Я молчал. Меня точно оглушили, и я не знал, что подумать. А автобус уже развернулся и медленно уходил. За ним поплелся второй автобус, очень старенький, продолговатый. Такие ходили на наших городских маршрутах.
— Да-а, дела, дела… — Я оглянулся на голос Олега, но это был совсем не Олег, а тот парень в дубленке. И тут я догадался: это, наверное, племянник директора.
— Дела-а, — опять повторил он.
— Как сажа бела, — усмехнулась Нина Сергеевна и взяла сигаретку. Племянник тоже закурил, потом обратился к ней:
— Ты не слышала, да… У армянского радио спрашивают: почему жена плачет, когда муж домой не приходит?..

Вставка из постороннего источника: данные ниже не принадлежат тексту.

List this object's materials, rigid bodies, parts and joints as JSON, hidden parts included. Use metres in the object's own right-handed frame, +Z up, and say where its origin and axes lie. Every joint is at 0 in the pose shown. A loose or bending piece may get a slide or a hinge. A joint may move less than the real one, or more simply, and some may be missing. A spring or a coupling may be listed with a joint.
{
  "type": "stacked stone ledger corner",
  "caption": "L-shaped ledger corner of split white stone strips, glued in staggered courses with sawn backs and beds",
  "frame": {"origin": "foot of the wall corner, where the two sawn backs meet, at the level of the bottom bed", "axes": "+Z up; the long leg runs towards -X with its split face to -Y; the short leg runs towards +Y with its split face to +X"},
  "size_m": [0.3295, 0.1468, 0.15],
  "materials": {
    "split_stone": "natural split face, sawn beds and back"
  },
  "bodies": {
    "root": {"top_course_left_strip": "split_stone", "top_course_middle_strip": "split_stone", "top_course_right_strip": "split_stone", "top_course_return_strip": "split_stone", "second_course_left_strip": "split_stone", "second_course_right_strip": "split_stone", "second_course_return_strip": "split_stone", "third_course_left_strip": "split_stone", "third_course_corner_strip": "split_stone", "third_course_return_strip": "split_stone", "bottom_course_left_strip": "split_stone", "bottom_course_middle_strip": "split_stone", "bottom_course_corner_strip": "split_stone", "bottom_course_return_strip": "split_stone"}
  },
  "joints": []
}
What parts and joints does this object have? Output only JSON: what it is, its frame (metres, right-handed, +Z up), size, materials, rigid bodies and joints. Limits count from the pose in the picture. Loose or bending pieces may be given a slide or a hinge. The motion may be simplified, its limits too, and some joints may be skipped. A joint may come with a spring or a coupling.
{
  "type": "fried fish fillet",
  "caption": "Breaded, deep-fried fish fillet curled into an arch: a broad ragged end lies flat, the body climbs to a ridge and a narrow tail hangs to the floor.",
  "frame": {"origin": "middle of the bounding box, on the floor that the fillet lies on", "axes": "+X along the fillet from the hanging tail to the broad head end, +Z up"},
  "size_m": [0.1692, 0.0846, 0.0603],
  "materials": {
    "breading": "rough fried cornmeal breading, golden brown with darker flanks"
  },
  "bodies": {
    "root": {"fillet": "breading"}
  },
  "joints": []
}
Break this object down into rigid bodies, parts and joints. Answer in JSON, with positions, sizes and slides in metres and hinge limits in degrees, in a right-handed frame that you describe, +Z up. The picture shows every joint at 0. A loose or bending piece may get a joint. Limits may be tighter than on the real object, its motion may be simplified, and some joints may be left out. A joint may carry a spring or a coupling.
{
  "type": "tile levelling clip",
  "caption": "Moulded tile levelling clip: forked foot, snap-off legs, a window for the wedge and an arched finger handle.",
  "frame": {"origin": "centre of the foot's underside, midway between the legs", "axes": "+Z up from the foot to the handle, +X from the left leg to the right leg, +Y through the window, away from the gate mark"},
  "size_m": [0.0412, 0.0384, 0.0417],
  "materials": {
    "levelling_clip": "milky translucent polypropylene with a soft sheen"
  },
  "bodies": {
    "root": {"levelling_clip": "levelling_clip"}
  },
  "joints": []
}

— Не так, не так! — прервала его Нина Сергеевна. — Когда я училась в Москве, за мной бегал один Костя, так он по-другому… Ты слышишь, Адик?
— Ты слышишь меня? Ты слышишь?.. — звал я кого-то, оглядывался. Возле меня нестройной толпой прошли ребятишки-ученики. Они сели уже в третий автобус и загалдели. Нина тоже с Адиком подошли к подножке и заскочили туда. И вот уж нет машин, нет людей — все уехали, и только далеко по улице все еще раздавались гудки. Это шоферы кому-то сигналили, а может быть, так они прощались в последний раз с человеком. Кто их поймет?..
Я вышел на обрыв и взглянул на тот берег. Господи, какие все же снега, какие пространства! И только далеко-далеко, километров за пять отсюда, темнели чьи-то плетни или домики. Там стояла деревня, там кто-то жил — иначе зачем бы плетни… И я напрягал, напрягал глаза — и вдруг увидел там белую колоколенку. Она сливалась со снегом и смешивалась, и только там, где был крест когда-то — золотое сиянье, призыв — теперь стояло белое-белое марево: не то снег отсвечивал, не то воздух клубился, не то просто устали глаза.
— Ты слышишь? Слышишь меня? — опять звал я кого-то, но ни одного вздоха в ответ, ни голоса. И только над головой у меня что-то тихо-тихо, печально позванивало, как будто колокольчик какой-то или небесный хрусталь. Но я знал, что это, я чувствовал. Это просто с неба, прямо с самого неба спускалась на город весна.